I don't know the answer to these questions. I suspect, however, it has something to do with community. Jesus talked repeatedly about community. About the need to watch over one another, to love our neighbor, welcome the stranger, feed the hungry. The New Testament church modeled this for us. There was no one in need in the early church.

No one in need

Can we say that of our communities today?

Do we take care of one another? Truly? 

Do we visit the widow, take in the orphan, attend to those in prison? Do we welcome the stranger, feed the hungry, clothe the naked? Do we actually do the things Jesus told us to do?

Can you imagine if we did, what a different world this would be?

I said it before and I will say it again - you may be the miracle someone else is waiting for. 

What cause or person or situation has He put on your heart?

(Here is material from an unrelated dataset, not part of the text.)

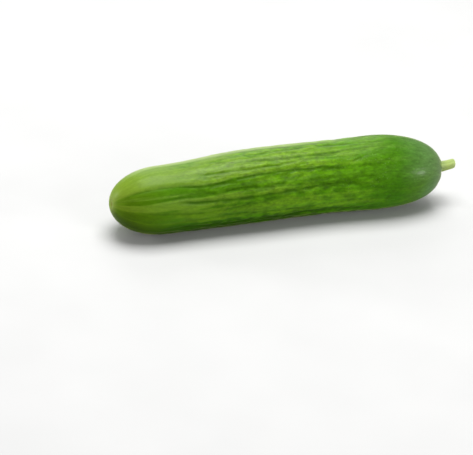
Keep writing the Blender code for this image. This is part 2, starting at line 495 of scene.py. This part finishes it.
def capShare(distance, length, fullness):
    left = (1.0 - distance / length).atLeast(0.0)
    return (1.0 - left**fullness) ** (1.0 / fullness)


# A pattern's strength along the fruit.
def strength(along, name):
    grow, fade, left = fruit["spans"][name]
    return along.step(*grow) * along.step(*fade).between(left, 1.0)


def band(bent, name):
    degrees, start, full = fruit["bands"][name]
    return (bent - math.radians(degrees)).cos().step(start, full)


# All furrows together: their depth in metres, and their painted shade, where 1 is full.
def furrowDepth(size, along, bent):
    form = fruit["furrowForm"]
    wideWidth, wideDepth, wideShade = form["wide"]
    sharpWidth, sharpDepth, sharpShade = form["sharp"]
    depth = 0.0
    shade = 0.0
    for number, (degrees, halfWidth, millimetres, start, end) in enumerate(fruit["furrows"]):
        sway = size["furrowSway"] * (along * (math.tau * form["sways"]) + 2.1 * number).sin()
        closeness = (bent - sway - math.radians(degrees)).cos() - 1.0
        wide = (closeness * (2.0 / math.radians(wideWidth * halfWidth) ** 2)).exp()
        sharp = (closeness * (2.0 / math.radians(sharpWidth * halfWidth) ** 2)).exp()
        place = vector(along * form["breaks"], 5.3 * number + 2.0, 0.0)
        whole = place.noise((1.0, 1.0, 1.0), 1.0).step(0.32, 0.60)
        there = along.step(start - 0.03, start + 0.10) * along.step(end + 0.07, end - 0.10)
        there = there * whole.between(*form["broken"])
        groove = wide * wideDepth + sharp * sharpDepth
        depth = depth + groove * there * (0.001 * millimetres)
        dark = wide * wideShade + sharp * sharpShade
        shade = shade + dark * there * (millimetres / form["fullShade"])
    return depth, shade


# How pale the skin is, from the ribs that are pale, with frayed edges.
def paleShare(along, bent, fray):
    pale = 0.0
    softEdge = 0.035
    for start, end, paleness, first, last in fruit["ribs"]:
        middle, half = math.radians(0.5 * (start + end)), math.radians(0.5 * (end - start))
        off = (bent - middle).cos().arccos()
        there = along.step(first - 0.10, first + 0.10) * along.step(last + 0.16, last - 0.10)
        pale = pale + paleness * there * (off + fray).step(half + softEdge, half - softEdge)
    return pale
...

When we love and support one another, we help each other heal. We help strengthen each other. We build more resilient individuals and a more resilient community. Then we are more prepared to face the next challenge that comes down the road.

For me personally? It would be a stretch to say I was thankful for the wounds, or for the events and for the people who wounded me. I don't think that's true. But now, now that the wounds are healing into scars, now that they are changing my worldview and passion and witness, now I can begin to be thankful.

My hope and prayer for this blog is that by sharing some of my journey, I can help you heal, too.